A mosque and a gurudwara have come together in south Delhi’s Kalu Sarai neighbourhood to feed migrant workers driven to hunger by the COVID-19 lockdown. Every morning since 30 March, Harbans Singh and Surendar Singh, two volunteers from the Gurudwara Shri Singh Sabha in Kalu Sarai village, have been going to the nearby mosque, at 9 am. By that time, Aslam Chaudhury and a small group of people from the neighbourhood have already brought out a bag of rice from the storeroom, started cutting vegetables and sorting masalas. Onions, tomatoes, potatoes, beans, carrots and green peas have to be peeled and chopped, the ginger and garlic have to be ground in mixers into a fine paste and the oil needs to be readied. The menu remains broadly the same every day—mixed vegetable pulao, though on a day-to-day basis some of the vegetables may change. Soya bean chunks replace carrots and beans, or instead they prepare khichri with dal. “Rice is easy to cook and pack and the pulao is nutritious,” Chaudhury said. It needs to be so, he said, if the aim is to feed the hungry in slum clusters or labourers scattered in across Delhi who have will not have any other meal for the day.

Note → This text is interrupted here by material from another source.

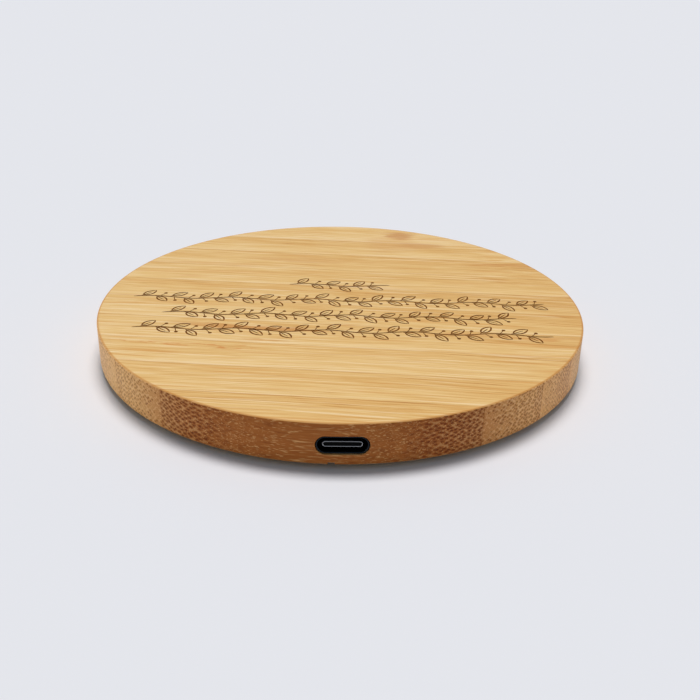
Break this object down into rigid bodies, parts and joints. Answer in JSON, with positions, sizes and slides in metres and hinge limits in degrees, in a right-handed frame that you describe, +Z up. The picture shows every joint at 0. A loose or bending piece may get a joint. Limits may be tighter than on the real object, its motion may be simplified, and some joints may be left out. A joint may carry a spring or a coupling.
{
  "type": "wireless charging pad",
  "caption": "Round solid-bamboo wireless charging pad with a USB-C socket in its rim, a flush bottom cover on rubber feet, and its coil and circuit board inside.",
  "frame": {"origin": "middle of the pad, on the surface that its feet stand on", "axes": "+Z up, out of the charging face; -Y out of the USB-C socket; +X to the right as seen from the socket's side"},
  "size_m": [0.1, 0.1, 0.009],
  "materials": {
    "bamboo": "fine straight-grained, oiled satin, scorched engraving",
    "black_plastic": "fine moulded texture",
    "rubber": "matt silicone",
    "screw_steel": "zinc-plated",
    "label_film": "blank satin silver film",
    "solder_mask": "semi-gloss green",
    "copper_wire": "varnished litz strands",
    "ferrite": "matt dark grey sintered ferrite",
    "adhesive": "double-sided adhesive film",
    "foam": "matt closed-cell foam",
    "polyimide": "amber tape",
    "shell_metal": "black-plated, satin",
    "midplate_metal": "bright stamped steel",
    "contact_gold": "gold-plated",
    "chip_epoxy": "matt moulded epoxy",
    "capacitor_ceramic": "matt ceramic with tinned ends",
    "thermistor_bead": "glassy amber bead",
    "led_lens": "milky clear epoxy"
  },
  "bodies": {
    "root": {"bamboo_housing": "bamboo", "board_screw_1": "screw_steel", "board_screw_2": "screw_steel", "bottom_cover": "black_plastic", "bridge_ic": "chip_epoxy", "charging_coil": "copper_wire", "coil_adhesive": "adhesive", "controller_ic": "chip_epoxy", "cover_screw_1": "screw_steel", "cover_screw_2": "screw_steel", "cover_screw_3": "screw_steel", "cover_screw_4": "screw_steel", "ferrite_shield": "ferrite", "filter_inductor": "ferrite", "foam_pad": "foam", "foot_1": "rubber", "foot_2": "rubber", "foot_3": "rubber", "foot_4": "rubber", "input_capacitor_1": "capacitor_ceramic", "input_capacitor_2": "capacitor_ceramic", "lead_tape": "polyimide", "main_board": "solder_mask", "rating_label": "label_film", "resonant_capacitor_1": "capacitor_ceramic", "resonant_capacitor_2": "capacitor_ceramic", "resonant_capacitor_3": "capacitor_ceramic", "resonant_capacitor_4": "capacitor_ceramic", "sense_resistor": "chip_epoxy", "status_led": "led_lens", "thermistor": "thermistor_bead", "usb_contact_1": "contact_gold", "usb_contact_2": "contact_gold", "usb_contact_3": "contact_gold", "usb_contact_4": "contact_gold", "usb_contact_5": "contact_gold", "usb_contact_6": "contact_gold", "usb_insulator": "black_plastic", "usb_midplate": "midplate_metal", "usb_shell": "shell_metal"}
  },
  "joints": []
}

On 24 March, Prime Minister Narendra Modi announced a 21-day nationwide lockdown to combat the spread of COVID-19. Reports started emerging the following day, of thousands of labourers beginning to walk hundreds of miles from urban centres such as Delhi and Mumbai, to their homes in neighbouring states. In such cities, people without fixed incomes—daily-wage labourers, residents of slums and blue-collar workers—saw their wages drying up as businesses, factories and small-scale manufacturing units closed down. News reports suggest a crisis of unemployment and hunger unfolding in these cities. The Delhi government has since announced some steps, such as setting up 500 hunger relief centres to feed 4 lakh people and starting hunger helplines. In several parts of the national capital, civil-society groups, individuals and religious institutions such as temples, mosques and gurudwaras are struggling to take up the responsibility of feeding thousands of workers. These are efforts that lack the scale and reach that the government can provide.
“The situation is very bad,” Chaudhury said when I met him on 31 March, at the mosque. “I have been getting desperate calls from Mehrauli, Hauz Khas village, Begumpur”—all localities of south Delhi—“for food.” Chaudhury’s kitchen started on 26 March, two days after Modi made the lockdown announcement. He runs a mess and a catering business and is familiar with the process of cooking in large quantities. He had initially hired some people to cook for the migrants but was disappointed with the food they made. Speaking of the langar at the gurudwara nearby, he said, “The langar is shut, so I asked them if I could borrow their vessels. They agreed.” Chaudhury said the gurudwara sent him two large vessels—a cauldron that can cook 25 kilograms of rice and a smaller one that can hold up to 10 kilograms. The gurudwara also sent two cooks, who could help Chaudhury prepare the food. “What we are doing here is not very different from what we do in the langar,” Harbans Singh, the langar supervisor who had come along with Surendar Singh, the cook, said. “It is god’s grace and we will do seva”—community service— “as long as the lockdown continues.”